What mirror can lived experiences provide to reflect on conflicts and intersections between feminist and queer thinking, as well as on epistemological foundations of feminist (queer) theory? How to overcome feminist tensions among ourselves through a deeper understanding of these tensions?

Long Abstract

Where do feminist anthropology and queer anthropology either converge or diverge? This may sound like an unnecessary question, as the two join in queer feminist theory, a well-established field of inquiry. Yet, there are tensions. We outline two here. One is the hesitation or refusal by feminists to engage in queer matters. TERFs are the most prominent group, but there are also politicised, moralistic or other subtle forms of avoidance. The second concerns the product of queer feminism, where questions of legitimacy are often central, that is, who is legitimate to speak on queer matters.

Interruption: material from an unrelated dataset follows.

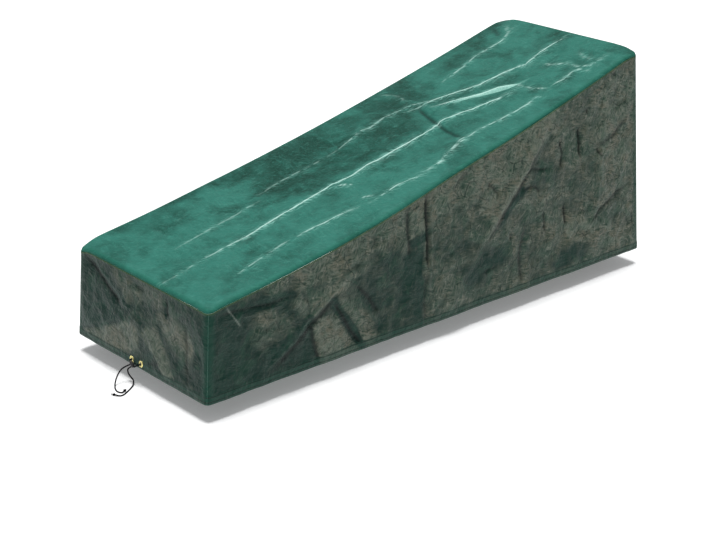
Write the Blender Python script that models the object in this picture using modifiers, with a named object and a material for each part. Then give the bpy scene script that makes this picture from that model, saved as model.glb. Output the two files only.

We believe that both tensions arise from how feminist thinking is invested in, and the product of, liberal emancipatory politics, which is itself a product of modernity. As such, it articulates values of individualism, egalitarianism, the belief in progress, and universalism, whose goal is undoing power: undoing heterosexist patriarchal structures a la Foucault and Butler. While undoing power is crucial, it does not always uncover, or perhaps it sometimes actually covers, other ways of understanding how gender, desire and body relate. Anthropology has the tools to study how this particular Euro-American cultural history endorses notions of liberal subjecthood wherein the notion of identity is enfolded (see Wekker 1999, 2006), as well as to illustrate the epistemological conundrum of feminist theory, and particularly its ethnocentric character (see Mahmood 2001, 2016). We are interested in papers that engage with the tensions outlined here, based on empirical realities on the ground.